Hambone stayed close and I followed his steady surefootedness, happy to find myself incredibly and surprisingly nimble. It didn’t take long though for whatever adrenaline spike I had been riding to peter out, and I was halfway through as my legs began to jerk involuntarily and feel as though they might buckle. As my vision narrowed I knew I had no choice;  there was no back, only forward, and so we did. Inch by inch. Eventually the end hoved into view; the elevation rising along with the temperature as we emerged onto a flat piece of dirt at the end of the Notch, still deep in the gully. 
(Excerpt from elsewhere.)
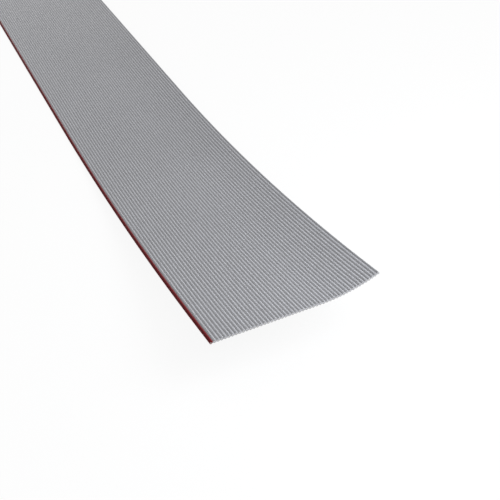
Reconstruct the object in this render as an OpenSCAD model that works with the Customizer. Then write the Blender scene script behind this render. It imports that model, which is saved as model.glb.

All I could do was lay on the ground. I lay, panting, with stars bursting behind my eyelids. What was happening to me? My legs wouldn’t stop shaking and I couldn’t speak. I began to cry, which turned into a torrent streaming from my eyes and pooling by my ears into the dust. Hambone stood above and looked down on me. ‘It’s only a mile up to the shelter’ he said. I didn’t speak. ‘Are you crying?’ I still didn’t speak. ‘Are you crying because you’re so tired?’ He asked.

I couldn’t explain at that moment that yes, I was. But I was also crying for my broken little body and how proud I was of it, for all the times I’ve tried to carry on but had to stop before the end because of pain, for all the times spent sobbing on my parents sofa asking them to please end my pain because it was too much. I was crying with gratitude, that I’d come so far and that this day had afforded me so much.

In my tent; dirty, battered and exhausted in a scrubby patch of ground after climbing through the notch.

‘Yes’ I finally replied. ‘There’s no water here’ he said, frowning. ‘I know, but I’m staying. Please stay with me’. He looked at our half empty litre bottles and back to me, thinking. ‘Ok’ he said, smiling, and pulled out his sparse emergency-blanket groundsheet, laying his sleeping bag on top. Hambone didn’t use his tarp if he could sleep under the stars. I thanked him, eventually put up my tent and crawled inside, buzzing with pain, achievement and awe at all that had transpired.